Indeed, through the rhythm of, “war was declared,” “blood is being spilled,” and “the ominous cry of . . . We want war,” Yessayan makes us aware of the full horror of war, of the “the terror and dread” of Rumelia steadily approaching the capital and the Ottoman army retreating in defeat.

“It was as if a whole world were sobbing,” muses the narrator as the caravans of settlers from Rumelia, ”squeezed together like animals,” migrate into inner Asia. Yessayan’s use of nature imagery, “the oppressive, humid air,” “the gloomy autumn evening,” the “thick, disquieting darkness,” confirms Nature’s empathy with the Balkan peoples’ fight against oppression, and further highlights the evil of war and of all repressions.

In his Memoirs (Yerevan, 1978), commenting on Zabel Yessayan’s words to her students on the first day of class at the university in Yerevan, “If you are bored you may feel free not to come. I have always believed that one should avoid the use of coercion in these matters, because coercion offends the soul,” Rouben Zarian, one of Armenia’s eminent literary figures, writes: “This gift of freedom bound us to her more effectively than any authoritarian regulation . . . and we grew very fond of her. We just loved her.” Of her last lecture, “more of an informal talk actually,” Zarian writes: “These were self-evident, simple truths, but she expressed them in such a way that they acquired a new poignancy, depth, and brilliance.”

It is the immediacy of the two women’s appeal that ushers in the possibility of change. Kurghinian and Yessayan awaken us to the realization that hatred and tyranny are not a solution to the misery of the world. This awakening must be the greatest legacy of these revolutionary women, who aim to reform the world through compassion, kindness and understanding, attributes historically regarded as feminine. (The fight against tyrannies is of course not limited to women).

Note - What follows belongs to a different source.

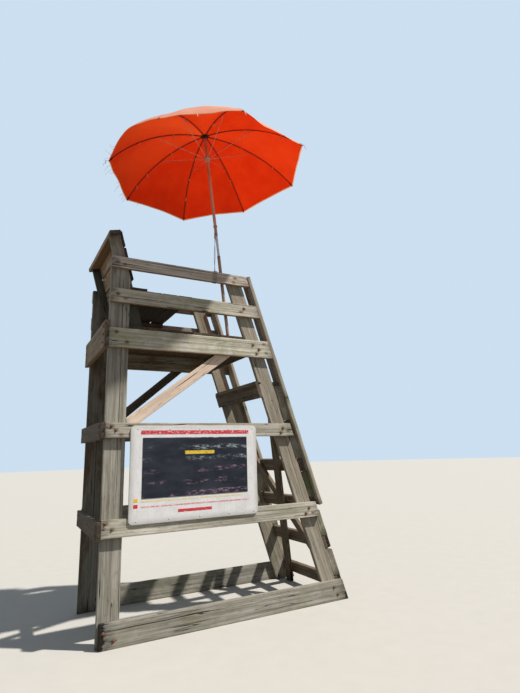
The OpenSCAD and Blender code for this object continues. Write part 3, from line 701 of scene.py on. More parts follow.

The more things change, the more they stay the same is a cliche many would refute today, given the visibility of women in all spheres of life. Yet, the fact that women’s writing is sought after and read eagerly, receiving both critical and popular acclaim, evidences that women have much to offer the world. The numerous books by female authors displayed on the shelves of ABRIL bookstore is telling. Besides fiction and poetry, these books include titles about the recent war in Artsakh, about Armenian women’s fight for the homeland, and other cultural and social issues. They evidence that women are deeply involved in the fight for justice, and that they can indeed write beyond romance and domesticity.

This surge in interest in women’s voices is a move in the right direction. It is, in fact, an uncanny affirmation of the need for compassion and tenderness to ring in a new hopefulness. The surge indicates belief in the possibility of bringing light in the midst of darkness, of greeting ”the brand-new dawn with assurance [with] no dread or fear.” Kurghinian’s gift to her daughter “when I depart,” of a “Me” that has “the strength to shatter the chains of ignorance/cast from these/dark black days,” attests that the voice of her “rebel soul” will sing with the “selfless and proud workers, who . . . struggle stoically for existence:”

 

Let our voices from an awakened life

greet the brand-new dawn with assurance,

and let our hearts not feel dread or fear

for the degenerate glory of a decayed rule.

 

While it is true that in The Veil—Scenes from Harem Life, Adileh dons the “veil” in death — her father “completely veiled his daughter’s face with the shroud” when her husband tried to pull it back to see her one last time — it is also true that, rather than “reinforce her husband’s dominion over her” by “drowning her grief in silence and resignation,” Adileh “unveils” herself and, defying the “chains of established custom,” chooses “to flee her pain, to flee her hellish torments.” Recovery remains a possibility.